Embracing nature

Aziz Idris

The world is moving into a new decade, one that determines whether or not the global average temperature increase will exceed the critical danger level of 1.5 degrees Celsius.

Despite Brunei Darussalam’s relatively small contribution to the global GHG (greenhouse gas) emissions at around 0.025 per cent, the Sultanate is affected by adverse impacts of climate change.

The government recognises the importance to present a fair and ambitious Nationally Determined Contribution (NDC) to the United Nations Framework Convention on Climate Change (UNFCCC) while considering the country’s national circumstances as a developing country, which include: an oil and natural gas economy; the prioritisation of forested areas; fossil fuel dependency; and vulnerability to a low carbon world.

This is in line with the country’s policies for the national development plan, Brunei Vision 2035, which aims to make the Sultanate widely recognised for its educated and highly skilled people as measured by the highest international standards; achieving and maintaining quality of life among the top 10 nations in the world; and operating under a dynamic and sustainable economy with income per capita within the top 10 countries.

Among the priorities of Brunei Vision 2035 is to safeguard the welfare of Bruneian citizens, which includes plans to ensure a clean, green and healthy environment.
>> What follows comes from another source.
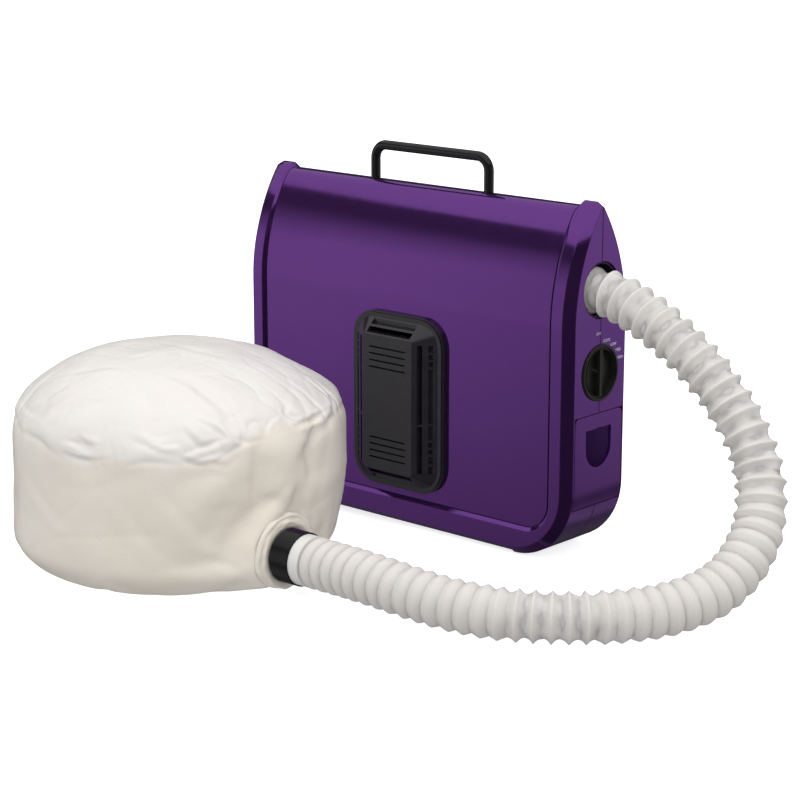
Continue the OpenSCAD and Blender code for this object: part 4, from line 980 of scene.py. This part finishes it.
# Words round the dial: text, across and up from the middle of the dial in mm
DIAL_MARKS = [("OFF", -2.7, 31.3), ("COOL", 8.1, 24.6), ("LOW", 16.6, 20.2), ("MED", 23.2, 14.6),
              ("HIGH", 25.6, 8.2)]
DIAL_Z = 0.152
SIDE_X = 0.175
MARK_SIZE = 0.0033  # height of a line of text
MARK_THICK = 0.00006  # half the thickness of the letters
MARK_BOLD = 0.00004  # added round the outline of each letter
MARK_GAP = 0.00004  # from the wall to the middle of the letters


def make_dial_marks():
    merged = bmesh.new()
    for word, across, up in DIAL_MARKS:
        curve = bpy.data.curves.new(word, "FONT")
        curve.body = word
        curve.size = MARK_SIZE
        curve.align_x, curve.align_y = "CENTER", "CENTER"
        curve.extrude = MARK_THICK
        curve.offset = MARK_BOLD
        text = new_object(word, curve)
        flat = bpy.data.meshes.new_from_object(evaluated(text))
        flat.transform(Matrix(((0, 0, 1, SIDE_X + MARK_GAP), (1, 0, 0, across * MM),
                               (0, 1, 0, DIAL_Z + up * MM), (0, 0, 0, 1))))
        merged.from_mesh(flat)
        bpy.data.objects.remove(text)
        bpy.data.curves.remove(curve)
        bpy.data.meshes.remove(flat)
    mesh = bpy.data.meshes.new("dial_marks")
    merged.to_mesh(mesh)
    merged.free()
    mesh.materials.append(moulded("mark_white", (0.80, 0.74, 0.86), 0.5, 0.97))
    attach(new_object("dial_marks", mesh), "case")


make_dial_marks()

# ---- stage and light ----


FLOOR_REACH = 30
FLOOR_GLOW = 0.78
PAPER_TONES = ((0.90, 0.90, 0.90), (0.92, 0.92, 0.92))
# Lamps: name, place, the point that each looks at, length of its sides and power in watts
LAMPS = [("key", (0.4, -1.8, 2.2), (0, -0.1, 0.1), 1.2, 19),
         ("top", (0.2, 0.1, 2.6), (0.05, -0.1, 0.1), 1.6, 11),
         ("fill", (1.6, 0.2, 1.2), (-0.05, -0.2, 0.12), 1.0, 4.0)]


def make_floor():
    """White paper, lit as if from below, that leaves only the contact shadows."""
    corners = [(x * FLOOR_REACH, y * FLOOR_REACH, 0) for x, y in ((-1, -1), (1, -1), (1, 1), (-1, 1))]
    floor = new_piece("floor", corners, [(0, 1, 2, 3)])
    m = Shader("floor_paper", roughness=0.9, specular_ior_level=0.0, emission_strength=FLOOR_GLOW)
    m.colour(m.mix(m.ramp(m.noise(3, 2), 0.3, 0.7), *PAPER_TONES))
    floor.data.materials.append(m.material)
    floor.visible_glossy = False
    floor.visible_diffuse = False


def add_lamp(name, at, towards, size, power):
    data = bpy.data.lights.new(name, "AREA")
    data.size = size
    data.energy = power
    lamp = new_object(name, data)
    lamp.location = at
    lamp.rotation_euler = (Vector(towards) - Vector(at)).to_track_quat("-Z", "Y").to_euler()
    lamp.visible_glossy = False


# Brightness that glossy surfaces see, by the height of the direction (-1 to 1)
BAND = [(-1.0, 0.25), (-0.75, 0.50), (-0.62, 0.62), (-0.50, 0.30), (-0.40, 0.18), (-0.30, 0.42),
        (-0.24, 0.74), (-0.185, 0.96), (-0.12, 1.0), (0.186, 1.0), (0.247, 0.82), (0.277, 0.71),
        (0.30, 0.62), (0.322, 0.55), (0.344, 0.435), (0.366, 0.345), (0.388, 0.23), (0.41, 0.125),
        (0.435, 0.10), (0.528, 0.09), (0.539, 1.17), (1.0, 1.19)]
BAND_TOP = 1.5  # brightness at the top of the curve
GLOSS_LEVEL = 0.51  # all of BAND is scaled by this
# Level directions and how much they add: (direction, from dot, to dot, amount)
SIDES = [((-0.862, -0.507), 0.84, 0.965, 0.72),  # paper to the left, seen in the front
         ((0.60, 0.80), 0.84, 0.975, 0.66)]  # paper behind on the right, seen in the side
ELSEWHERE = 0.28
DARK = ((0.77, -0.64), 0.90, 0.975)  # dark studio beside the camera
DARK_LEVEL = 0.12
OVERHEAD = 0.5  # height over which SIDES and DARK don't count
SKY_LOW, SKY_HIGH = 0.70, 0.92  # what dull surfaces receive from below and above
SKY_FROM, SKY_TO = -0.7, 0.9  # heights between which it changes


def make_world():
    """A studio that glossy surfaces see as BAND, dull ones as an even sky and the camera as white paper."""
    world = bpy.data.worlds.new("studio")
    scene.world = world
    if hasattr(world, "cycles"):
        # a lamp-like sky would show dull surfaces' light in glossy ones
        world.cycles.sampling_method = "NONE"
    world.use_nodes = True
    world.node_tree.nodes.clear()
    tree = Nodes(world.node_tree)
    direction = tree.node("ShaderNodeTexCoord").outputs["Generated"]
    apart = tree.node("ShaderNodeSeparateXYZ", {0: direction}).outputs
    flat = tree.node("ShaderNodeCombineXYZ", {"X": apart["X"], "Y": apart["Y"]}).outputs[0]
    level = tree.node("ShaderNodeVectorMath", {0: flat}, operation="NORMALIZE").outputs[0]

    def toward(axis, low, high, start, end):
        across = {0: level, 1: Vector((*axis, 0)).normalized()}
        dot = tree.node("ShaderNodeVectorMath", across, operation="DOT_PRODUCT").outputs["Value"]
        return tree.ramp(dot, low, high, start, end, interpolation_type="SMOOTHSTEP")

    halved = tree.math("MULTIPLY", apart["Z"], 0.5)
    band = tree.node("ShaderNodeFloatCurve", {"Value": tree.math("ADD", halved, 0.5)})
    curve = band.mapping.curves[0]
    for _ in range(len(BAND) - 2):
        curve.points.new(0.5, 0.5)
    for point, (height, value) in zip(curve.points, BAND):
        point.location = (height / 2 + 0.5, value / BAND_TOP)
        point.handle_type = "VECTOR"
    band.mapping.update()
    amount = ELSEWHERE
    for axis, low, high, share in SIDES:
        amount = tree.math("ADD", toward(axis, low, high, 0.0, share), amount)
    amount = tree.math("MULTIPLY", amount, toward(*DARK, 1.0, DARK_LEVEL))
    amount = tree.math("MAXIMUM", amount, tree.math("GREATER_THAN", apart["Z"], OVERHEAD))
    glow = tree.math("MULTIPLY", band.outputs[0], tree.math("MULTIPLY", amount, BAND_TOP * GLOSS_LEVEL))
    sky = tree.ramp(apart["Z"], SKY_FROM, SKY_TO, SKY_LOW, SKY_HIGH, interpolation_type="SMOOTHSTEP")

    def background(**values):
        return tree.node("ShaderNodeBackground", values).outputs[0]

    path = tree.node("ShaderNodeLightPath").outputs
    seen = {0: path["Is Glossy Ray"], 1: background(Strength=sky), 2: background(Strength=glow)}
    seen = {0: path["Is Camera Ray"], 1: tree.node("ShaderNodeMixShader", seen).outputs[0],
            2: background(Color=(1, 1, 1, 1))}
    tree.node("ShaderNodeOutputWorld", {"Surface": tree.node("ShaderNodeMixShader", seen).outputs[0]})


make_floor()
make_world()
for lamp in LAMPS:
    add_lamp(*lamp)
scene.view_settings.view_transform = "Standard"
The government of Brunei Darussalam recognises the need for a more balanced economy by identifying growth areas in the country to promote the development of other sectors in addition to energy.

However, as a small nation with development along the coastline, the nation’s vulnerability and exposure to the adverse impacts of climate change grows as climate risks intensify.
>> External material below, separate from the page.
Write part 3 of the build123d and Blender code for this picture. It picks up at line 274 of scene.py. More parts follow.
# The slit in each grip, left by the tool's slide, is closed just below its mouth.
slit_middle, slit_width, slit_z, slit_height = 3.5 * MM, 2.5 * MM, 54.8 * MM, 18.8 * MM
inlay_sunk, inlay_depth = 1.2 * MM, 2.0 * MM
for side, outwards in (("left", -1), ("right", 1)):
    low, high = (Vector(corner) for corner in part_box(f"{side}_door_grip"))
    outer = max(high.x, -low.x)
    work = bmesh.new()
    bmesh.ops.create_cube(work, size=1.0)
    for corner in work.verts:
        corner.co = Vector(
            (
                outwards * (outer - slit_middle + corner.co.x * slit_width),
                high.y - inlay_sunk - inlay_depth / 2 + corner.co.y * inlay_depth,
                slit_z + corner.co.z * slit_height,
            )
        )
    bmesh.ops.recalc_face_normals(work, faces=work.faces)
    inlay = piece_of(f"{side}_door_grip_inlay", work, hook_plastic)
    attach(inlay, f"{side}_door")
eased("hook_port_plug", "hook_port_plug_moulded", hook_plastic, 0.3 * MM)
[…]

As such, Brunei Darussalam is committed to playing its part in the global effort to combat climate change.

With the country striving for sustainable economic development through rapid expansion of the industrial sector in the coming years, the national GHG emissions are expected to increase to 29.5 metric tonnes of carbon emissions.

In pursuit of achieving resilience against the impact of climate change, the government seeks to incorporate a series of climate adaptation strategies which aim to foster resilience and adaptation capacity of the nation.
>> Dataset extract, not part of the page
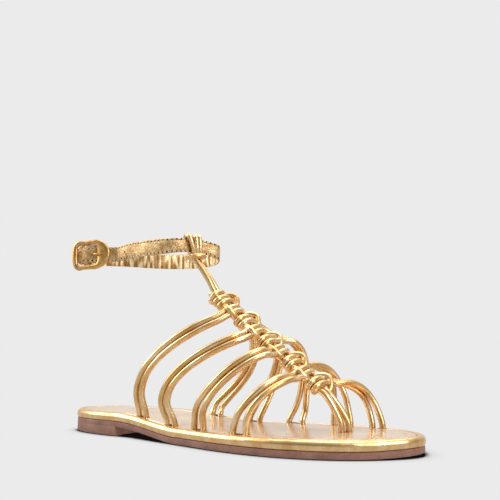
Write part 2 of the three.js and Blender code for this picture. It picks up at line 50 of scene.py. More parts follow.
def hexColour(code):
    parts = [int(code[i:i + 2], 16) / 255 for i in (1, 3, 5)]
    return [*(c / 12.92 if c <= 0.04045 else ((c + 0.055) / 1.055) ** 2.4 for c in parts), 1]


def addNode(tree, kind, settings=None, links=None):
    node = tree.nodes.new("ShaderNode" + kind)
    for name, value in (settings or {}).items():
        if isinstance(name, int) or name in node.inputs:
            node.inputs[name].default_value = value
        else:
            setattr(node, name, value)
    for name, source in (links or {}).items():
        tree.links.new(source, node.inputs[name])
    return node


def colourSteps(tree, factor, steps):
    ramp = addNode(tree, "ValToRGB", links={"Fac": factor})
    while len(ramp.color_ramp.elements) < len(steps):
        ramp.color_ramp.elements.new(0.5)
    for element, (place, colour) in zip(ramp.color_ramp.elements, steps):
        element.position = place
        element.color = hexColour(colour) if isinstance(colour, str) else [colour] * 3 + [1]
    return ramp.outputs["Color"]


def newMaterial(name):
    material = bpy.data.materials.new(name)
    material.use_nodes = True
    tree = material.node_tree
    return tree, addNode(tree, "TexCoord").outputs["Object"], material


def surface(material, settings, colour, rough=None, normal=None):
    shader = material.node_tree.nodes["Principled BSDF"]
    for name, value in settings.items():
        shader.inputs[name].default_value = value
    for name, source in (("Base Color", colour), ("Roughness", rough), ("Normal", normal)):
        if source is not None:
            material.node_tree.links.new(source, shader.inputs[name])
    return material


def attribute(tree, name):
    return addNode(tree, "Attribute", {"attribute_name": name}).outputs["Fac"]


def times(tree, value, factor):
    return addNode(tree, "Math", {"operation": "MULTIPLY", 1: factor}, {0: value}).outputs[0]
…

To show its commitment, the Sultanate has established the Brunei Darussalam National Council on Climate Change (BNCCC) to strengthen climate change governance and to ensure a whole-of-nation approach in addressing the challenges and impacts of climate change.

The body launched the nation’s first climate change policy, dubbed the Brunei Darussalam National Climate Change Policy (BNCCP) on July 25, 2020 to pave the way for Brunei Darussalam’s low carbon and climate-resilient pathways for a sustainable nation.

An Operational Document Task Force (ODTF) has also been established to produce a detailed operational document to operationalise the policy, and to formulate a strategically coordinated, comprehensive and coherent roadmap.

The BNCCP, co-chaired by Minister of Development Dato Seri Setia Ir Awang Haji Suhaimi bin Haji Gafar and Minister of Energy Dato Seri SetiaDrAwang Haji Mat Suny bin Haji Mohd Hussein, announced on January 1, 2021 that Brunei Darussalam had submitted its NDC to the UNFCCC.

Brunei Darussalam’s NDC aims to reduce 20 per cent of the total national global greenhouse gas emissions relative to the business-as-usual levels, by 2030.

Reducing carbon emissions from the energy sector through efficient power generation, deployment of renewable technologies and addressing venting and flaring from oil and gas production are included in the efforts to tackle climate change.

Brunei is also exploring the potential of carbon capture utilisation and storage (CCUS) to mitigate industrial emissions from the oil and gas sector.

All in all, the year 2021 signifies the ‘Year of Climate Action’ for Brunei Darussalam, as it marks the implementation of both the BNCCP and the NDC.